As a result of his love for music (and probably the film’s budget) Joss Whedon decided to score the film himself, an approach that has worked wonders in recent years for directors Tom Tykwer and Alejandro Amenábar. And so to anyone who thinks otherwise, Joss Whedon once again points out that there is nothing he can’t do. To be fair, he almost succeeds.…
I certainly give him credit for trying his hand at scoring his own film. Shakespeare’s story of the “merry war” between lovers is a joyful yarn with some darker themes but not enough to stop the play from ending in multiple marriages and a death count of zip. For the most part, Whedon’s musical accompaniment for this story is light, melodic, and often times very pretty, matching the tone adequately for much of the duration. “Main Title” is a nice, airy piece with some lush strings and an ascending, 6 note plucked string motif that returns quite a bit, as in “Arrival”. It even pops up in graver pieces too like “Beauty is a Witch” and helps propel pieces like the “The Only Love Gods”, but it seems more at home in the comedic pieces (“The Gulling” cues, for example), of which there are many. Some of Whedon’s darker material such as that for Borachio is subdued yet sinister, meandering in the strings' lower registers, but at other times this comes across as a bit heavy-handed. Such is the case with “Disloyal”, which I found to be just too much for the scene. In this way, Whedon plays the dark very dark and the comedic very comedic, making certain scenes feel like they’re trying too hard. Especially when adapted on such a small scale, Shakespeare doesn’t need as much help as Joss Whedon insists on giving him. As a result, some of the music cues feel overbearing, ill-placed, or just unnecessary in the context of the film.
What is well done albeit subdued is the love theme, appearing in “Is Not That Strange” and “A Giddy Thing”, as well as in a very pretty variation in “Love On” and a more upbeat one in “Will You Come”. It’s a simple piano theme but anything more would be overdoing it. Also interesting is the jazzy “If I Had My Mouth". A departure from the other material, this cue could have served as an interesting template for the rest of the score had Whedon gone the jazz route (which I might have preferred).

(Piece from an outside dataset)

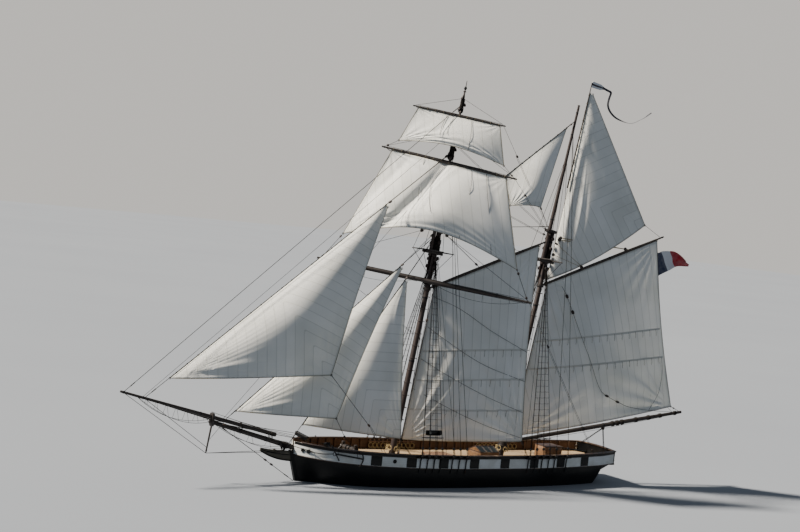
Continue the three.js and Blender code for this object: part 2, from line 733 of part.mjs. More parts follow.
// A headsail on its stay: luff runs between two fractions of the stay, from the top down.
function headsail(stay, { head, tack, clew, depth, sheetTo }) {
  const luffTop = behindStay(stay, head);
  const luffFoot = behindStay(stay, tack);
  const cloth = sail({
    tack: luffFoot,
    clew,
    throat: luffTop,
    peak: luffTop.clone().add(at(-0.16, 0, -0.1)),
    lee: PORT,
    depth,
    foot: 0.45,
    rise: -0.25,
    leech: -0.1,
  });
  return join(cloth, rope(clew, sheetTo, SHROUD_RADIUS));
}

// Shroud gangs
function shroudGang(mast, gang, side) {
  const sideways = (x, out) => side * (halfBreadth(x) + out);
  const channelTop = CHANNEL_RISE + CHANNEL_THICKNESS;
  const foot = (x) => at(x, sideways(x, SHROUD_OUT), deckHeight(x) + channelTop - 0.03);
  const reach = mastRadius(mast, mast.hounds) + SHROUD_RADIUS + GAP;
  const hounds = onMast(mast, 0, side * reach, mast.hounds - 0.28);
  const topReach = topmastRadius(mast, mast.topHounds) + SHROUD_RADIUS + GAP;
  const topHounds = onMast(mast, mast.ahead, side * topReach, mast.topHounds);
  const channel = strake(side, ...gang.channel, {
    inner: GAP,
    outer: CHANNEL_WIDTH,
    bottom: CHANNEL_RISE,
    top: channelTop,
  });
  const shrouds = gang.shrouds.map((x) => rope(foot(x), hounds, SHROUD_RADIUS));
  const backstays = gang.backstays.map((x) => rope(foot(x), topHounds, SHROUD_RADIUS * 0.8));
  const poleAt = (x) => foot(x).lerp(hounds, 0.075);
  const sheerPole = rope(poleAt(gang.shrouds[0]), poleAt(gang.shrouds.at(-1)), 0.022);
  return join(channel, sheerPole, ...shrouds, ...backstays);
}

// Assembly: hull
addPiece("hull", hullPiece(), "hullPaint");
addPiece("backbone", backboneBody(), "hullPaint");
addPiece("rudder", rudderBody(), "hullPaint");

const bowspritSpace = bowspritBody(GAP);
const stemSpace = plate(BACKBONE_OUTLINE.map(([x, z]) => [x + GAP, z]), 0.4);
const headKnee = plate([[12.43, 1.3], [13.3, 1.42], [14.7, 1.72], [14.7, 2.08], [12.43, 1.9]], 0.16);
addPiece("head_knee", cut(headKnee, bowspritSpace, stemSpace), "varnish");

for (const [name, side] of [["port", 1], ["starboard", -1]]) {
  const bulwark = { inner: -BULWARK_THICKNESS, outer: 0, bottom: GAP, top: BULWARK_HEIGHT };
  const rail = {
    inner: RAIL_OVERHANG - RAIL_WIDTH,
    outer: RAIL_OVERHANG,
    bottom: BULWARK_HEIGHT + GAP,
    top: BULWARK_HEIGHT + RAIL_THICKNESS,
  };
  addPiece("bulwark_" + name, cut(strake(side, -12.44, 12.37, bulwark), bowspritSpace), "bandPaint");
  addPiece("rail_" + name, cut(strake(side, -12.44, 12.1, rail), bowspritSpace), "varnish");
}

function transomPiece() {
  const outline = new THREE.Shape();
  outline.moveTo(-2.05, 1.3);
  outline.quadraticCurveTo(0, 0.85, 2.05, 1.3);
  outline.lineTo(2.07, 2.22);
  outline.quadraticCurveTo(0, 2.4, -2.07, 2.22);
  const board = new THREE.ExtrudeGeometry(outline, {
    depth: TRANSOM_THICKNESS,
    bevelEnabled: false,
    curveSegments: 8,
  });
  board.rotateX(Math.PI / 2).rotateZ(-Math.PI / 2);
  return board.translate(TRANSOM_X - GAP, 0, 0);
}
addPiece("transom", transomPiece(), "bandPaint");

// Bowsprit, jibboom and what joins them
const jibboomSpace = jibboomBody(GAP);
addPiece("bowsprit", cut(bowspritBody(), hullSpace), "darkSpar");
addPiece("jibboom", jibboomBody(), "darkSpar");
const capCentre = onBowsprit(CAP_X).lerp(onJibboom(CAP_X), 0.5);
const capBlock = box(0.14, 0.44, 0.82, capCentre);
addPiece("bowsprit_cap", cut(capBlock, bowspritSpace, jibboomSpace), "darkSpar");
const strikerTop = at(capCentre.x, 0, capCentre.z - 0.41 - GAP);
const striker = bar(strikerTop, at(MARTINGALE_FOOT.x, 0, MARTINGALE_FOOT.z), 0.06, 0.045);
addPiece("martingale", cut(striker, capBlock), "darkSpar");

// Masts
addPiece("fore_lower_mast", cut(lowerMast(FORE), hullSpace), "darkSpar");
addPiece("fore_topmast", topmast(FORE), "darkSpar");
addPiece("fore_crosstrees", crosstrees(FORE), "darkSpar");
addPiece("fore_cap", mastCap(FORE), "darkSpar");
addPiece("main_lower_mast", mainLowerMast(), "darkSpar");
addPiece("main_topmast", topmast(MAIN), "darkSpar");
addPiece("main_crosstrees", crosstrees(MAIN), "darkSpar");
addPiece("main_cap", mastCap(MAIN), "darkSpar");
for (const [name, side] of [["port", 1], ["starboard", -1]]) {
  addPiece("fore_shrouds_" + name, shroudGang(FORE, FORE_GANG, side), "tarredRope");
  addPiece("main_shrouds_" + name, shroudGang(MAIN, MAIN_GANG, side), "tarredRope");
}

// Stays
const foreLowerSpace = lowerMast(FORE, GAP);
const foreTopSpace = topmast(FORE, GAP);
const mainTopSpace = topmast(MAIN, GAP);
const foreCapSpace = mastBox(FORE, [0.782, 0.422, 0.202], [FORE.ahead / 2, 0, FORE.cap]);
addPiece("forestay", stayPiece(STAYS.forestay, foreTopSpace, bowspritSpace), "tarredRope");
addPiece("inner_jib_stay", stayPiece(STAYS.innerJib, foreTopSpace, jibboomSpace), "tarredRope");
addPiece("outer_jib_stay", stayPiece(STAYS.outerJib, foreTopSpace, jibboomSpace), "tarredRope");
addPiece("topgallant_stay", stayPiece(STAYS.topgallant, foreTopSpace, jibboomSpace), "tarredRope");
const betweenMasts = [foreLowerSpace, foreCapSpace, mainTopSpace];
addPiece("spring_stay", stayPiece(STAYS.spring, ...betweenMasts), "tarredRope");
addPiece("staysail_stay", stayPiece(STAYS.staysail, ...betweenMasts), "tarredRope");
addPiece("bobstay", stayPiece(STAYS.bobstay, bowspritSpace, stemSpace), "tarredRope");

// Yards and square sails
addPiece("lower_yard_truss", trussPiece(), "iron");
addPiece("lower_yard", lowerYard(), "darkSpar");
addPiece("topsail_yard", upperYard(TOPSAIL_YARD), "darkSpar");
addPiece("topgallant_yard", upperYard(TOPGALLANT_YARD), "darkSpar");
const TOPSAIL = { head: 3.85, clewAlong: 5.8, clewUp: 13.6, depth: 1.5, rise: 1.3 };
const TOPGALLANT = { head: 2.75, clewAlong: 3.55, clewUp: 20.2, depth: 0.75, rise: 0.4 };
addPiece("topsail", squareSail(TOPSAIL_YARD, LOWER_YARD, TOPSAIL), "sailcloth");
addPiece("topgallant", squareSail(TOPGALLANT_YARD, TOPSAIL_YARD, TOPGALLANT), "sailcloth");

// Gaff sails
addPiece("fore_gaff", jawed(FORE, FORE_GAFF.jawUp, foreGaffEnd, FORE_GAFF.radius), "darkSpar");
addPiece("foresail", foresail(), "sailcloth");
addPiece("main_boom", mainBoom(), "darkSpar");
addPiece("main_gaff", jawed(MAIN, MAIN_GAFF.jawUp, mainGaffEnd, MAIN_GAFF.radius), "darkSpar");
addPiece("mainsail", mainsail(), "sailcloth");
addPiece("topsail_pole", topsailPole(), "darkSpar");
addPiece("gaff_topsail", gaffTopsail(), "sailcloth");

// Headsails and the staysail between the masts
const railTop = (x, y) => at(x, y, deckHeight(x) + BULWARK_HEIGHT + RAIL_THICKNESS + GAP + SHROUD_RADIUS);
const OUTER_JIB = {
  head: 0.232,
  tack: 0.925,
  clew: at(11.46, 2.2, 7.03),
  depth: 0.9,
  sheetTo: railTop(5.6, 3.05),
};
const INNER_JIB = {
  head: 0.17,
  tack: 0.95,
  clew: at(10.4, 1.6, 4.23),
  depth: 0.6,
  sheetTo: railTop(6.4, 2.95),
};
const FORE_STAYSAIL = {
  head: 0.2,
  tack: 0.9,
  clew: at(5.3, 1.5, 2.95),
  depth: 0.45,
  sheetTo: at(4.6, 1.7, deckHeight(4.6) - 0.1),
};
addPiece("outer_jib", headsail(STAYS.outerJib, OUTER_JIB), "sailcloth");
addPiece("inner_jib", headsail(STAYS.innerJib, INNER_JIB), "sailcloth");
addPiece("fore_staysail", cut(headsail(STAYS.forestay, FORE_STAYSAIL), hullSpace), "sailcloth");

function topmastStaysail() {
  return sail({
    tack: at(-2.24, 0.5, 18.61),
    clew: at(-4.42, 1.0, 18.68),
    peak: behindStay(STAYS.staysail, 0.93, 0.07),
    throat: behindStay(STAYS.staysail, 0.46, 0.07),
    lee: PORT,
    depth: 0.3,
    foot: 0.6,
    rise: 0.1,
  });
}
addPiece("main_topmast_staysail", topmastStaysail(), "sailcloth");

// Ensign on the mainsail's leech: up is the height along the leech of its two hoist corners.
const ENSIGN = {
  upTop: 8 / SAIL_GRID,
  upBottom: 7 / SAIL_GRID,
  fly: 2.5,
  droop: 0.35,
  wave: 0.2,
  shrink: 0.55,
};

function leechPoint(up) {
  const jaw = onMast(MAIN, 0, 0, MAIN_GAFF.jawUp);
  const peak = along(jaw, mainGaffEnd, PEAK_FRACTION, 0.8 * MAIN_GAFF.radius);
  const edge = MAIN_CLEW.clone().sub(MAIN_TACK).normalize();
  const hollow = MAIN_LEECH_HOLLOW * Math.sin(Math.PI * up);
  return MAIN_CLEW.clone().lerp(peak, up).addScaledVector(edge, hollow);
}

function ensignPiece() {
  const hoist = [leechPoint(ENSIGN.upBottom), leechPoint(ENSIGN.upTop)];
  const rings = [0, 0.25, 0.5, 0.75, 1].map((t) => {
    const aft = at(-ENSIGN.fly * t - 0.1 * CLOTH - GAP, ENSIGN.wave * Math.sin(6 * t), -ENSIGN.droop * t);
    const middle = hoist[0].clone().lerp(hoist[1], 0.5);
    const corners = hoist.map((corner) => corner.clone().lerp(middle, ENSIGN.shrink * t).add(aft));
    return [-CLOTH / 2, CLOTH / 2].flatMap((side) => {
      const edge = corners.map((corner) => corner.clone().add(at(0, side, 0)));
      return side > 0 ? edge.reverse() : edge;
    });
  });
  return loft(rings);
}
addPiece("ensign", ensignPiece(), "flagCloth");

// Deck furniture
const FURNITURE = [
  { name: "companion", x: -8.2, width: 1.5, depth: 1.3, height: 0.9 },
  { name: "skylight", x: -2.6, width: 1.6, depth: 1.5, height: 0.85 },
  { name: "main_hatch", x: 1.0, width: 1.8, depth: 1.8, height: 0.3 },
];
for (const { name, x, width, depth, height } of FURNITURE) {
  const house = box(width, depth, height + 0.4, at(x, 0, deckHeight(x) + height / 2 - 0.2));
  addPiece(name, cut(house, hullSpace), "varnish");
}
const windlassZ = deckHeight(8.2) + 0.5;
const barrel = bar(at(8.2, -0.9, windlassZ), at(8.2, 0.9, windlassZ), 0.17);
const bitts = [-0.75, 0.75].map((y) => box(0.22, 0.2, 1.4, at(8.2, y, windlassZ - 0.35)));
addPiece("windlass", cut(join(barrel, ...bitts), hullSpace), "darkSpar");

ship.scale.setScalar(MODEL_MM_PER_METRE);
export default ship;
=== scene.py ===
"""A two-masted topsail schooner as a 1:2 scale model, close-hauled with the wind to starboard.

Ship axes: +X towards the bow, +Y to port, +Z up, with the origin amidships on the waterline.
Every size is in metres and degrees of the full-size ship; a mesh is scaled when it is made.
"""

import logging
import math
from dataclasses import dataclass, field
from enum import Enum
from typing import Any, ClassVar, Mapping, Sequence

import bpy
import numpy as np
from mathutils import Matrix, Vector


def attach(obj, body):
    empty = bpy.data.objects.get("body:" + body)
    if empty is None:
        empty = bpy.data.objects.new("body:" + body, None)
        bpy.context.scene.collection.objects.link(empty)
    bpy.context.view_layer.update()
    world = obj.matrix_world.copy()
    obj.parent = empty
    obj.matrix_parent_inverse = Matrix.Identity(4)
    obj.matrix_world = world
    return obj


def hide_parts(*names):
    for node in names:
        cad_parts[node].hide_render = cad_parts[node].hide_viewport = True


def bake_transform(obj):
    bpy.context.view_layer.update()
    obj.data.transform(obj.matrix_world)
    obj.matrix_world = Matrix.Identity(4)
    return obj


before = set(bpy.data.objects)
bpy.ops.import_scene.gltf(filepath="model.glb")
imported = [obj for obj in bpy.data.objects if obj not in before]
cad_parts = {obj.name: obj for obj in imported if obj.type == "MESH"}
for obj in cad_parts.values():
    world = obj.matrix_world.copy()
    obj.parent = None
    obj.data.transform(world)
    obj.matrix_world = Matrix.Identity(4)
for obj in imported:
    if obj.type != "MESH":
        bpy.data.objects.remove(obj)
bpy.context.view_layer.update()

LOG = logging.getLogger("schooner")
Array = np.ndarray
Tree = bpy.types.NodeTree
Node = bpy.types.Node
Socket = bpy.types.NodeSocket
Object = bpy.types.Object
Profile = Sequence[tuple[float, float]]  # pairs of a place along a bar and the radius there

MODEL_SCALE = 0.5  # the model's size over the ship's

# Hull sizes, the same as in the solids
KEEL_HALF_WIDTH = 0.12
BULWARK_HEIGHT = 0.7
BULWARK_THICKNESS = 0.1
STERN_X = -12.44
BOW_X = 12.37
RAIL_BOW_X = 12.1
DECK_Z = 1.5  # the height at which the masts' places are given

BRACE_ANGLE = 40.0  # of the yards from fore and aft, the starboard arms forward
STAY_RADIUS = 0.02
CLOTH_THICKNESS = 0.008  # 4 mm on the model
SMOOTH_ANGLE = math.radians(38)
RING_SIDES = 8  # round the wire of a ring
LUMP_ROWS, LUMP_COLUMNS = 9, 14  # circles of latitude and points round each, on a rounded lump


class Body(Enum):
    """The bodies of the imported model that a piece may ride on."""

    SHIP = "ship"
    YARDS = "fore_yards"
    FORE_GAFF = "fore_gaff_rig"
    MAIN_RIG = "main_rig"
    STEERING = "steering"


class Slot(Enum):
    """The record's material slots."""

    HULL_PAINT = "hull_paint"
    BAND_PAINT = "band_paint"
    VARNISHED_WOOD = "varnished_wood"
    SPAR_PAINT = "spar_paint"
    TARRED_ROPE = "tarred_rope"
    IRONWORK = "ironwork"
    SAILCLOTH = "sailcloth"
    FLAG_CLOTH = "flag_cloth"


class Side(Enum):
    """A side of the ship, with the sign of its Y."""

    PORT = 1
    STARBOARD = -1

    @property
    def word(self) -> str:
        """The side's name in lower case."""
        return self.name.lower()


# Numbers and curves
def point(x: float, y: float, z: float) -> Array:
    """A place in ship axes."""
    return np.array([x, y, z], float)


AHEAD = point(1, 0, 0)
PORT = point(0, 1, 0)
UP = point(0, 0, 1)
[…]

While most of the purely instrumental material is pretty though often aimless and unmemorable (maybe a necessity for Shakespeare on a small scale, but it doesn't bode well for standalone listening), the two vocal songs “Sigh No More (feat Maurissa Tancharoen & Jed Whedon)” and “Heavily (feat Muarissa Tancharoen & Jed Whedon)” are clear highlights. Leagues different from Patrick Doyle’s rendition for the acclaimed 1993 Branagh adaptation , “Sigh No More" is an irresistible, soft-rock take on Shakespeare’s classic poem and will surely be the piece you’re curious about when the credits start to roll. It’s light and restrained, yet effortlessly charming. Furthermore, the song is perfect accompaniment to Much Ado’s carefree “love at first sight” mentality. The second song, “Heavily”, is this film’s “Pardon Goddess of the Night” though it is named for the last line of Claudio’s epitaph rather than the traditional first. Played during the procession to Leonato's family tomb, “Heavily” is haunting and mournful yet darkly seductive.
With over 30 tracks, the album release for Joss Whedon’s Much Ado About Nothing may seem like a robust collection, but in reality it represents a mere 41 minutes of music. Because of this, most of the cues only last between 30 seconds and a minute and a half, making for a frustratingly fragmented listening experience (enough so to drop it at least half a star rating). Most tracks end abruptly without resolution, never really going anywhere or building to anything substantial. As I said before, I have to hand it to Joss Whedon for attempting a film score but this score doesn't have enough meat on its bones to really pay off and the album arrangement certainly doesn’t help that. My suggestion? See the film because it’s an impressive feat of expedited filmmaking, download highlights “Sigh No More” and “Heavily”, as well as “Main Title”, “If I Had My Mouth”, “A Giddy Thing”, and “Wedding March” to sample the score, then watch Buffy's "Once More, with Feeling" for a more memorable Whedon effort. Pretty and gentle, pleasantly meandering (until it’s cut off), and ultimately forgettable, the rest of the score may be worth a listen if the novelty of it being composed by Joss Whedon is enough to sustain your interest but otherwise the handful of highlights should be plenty.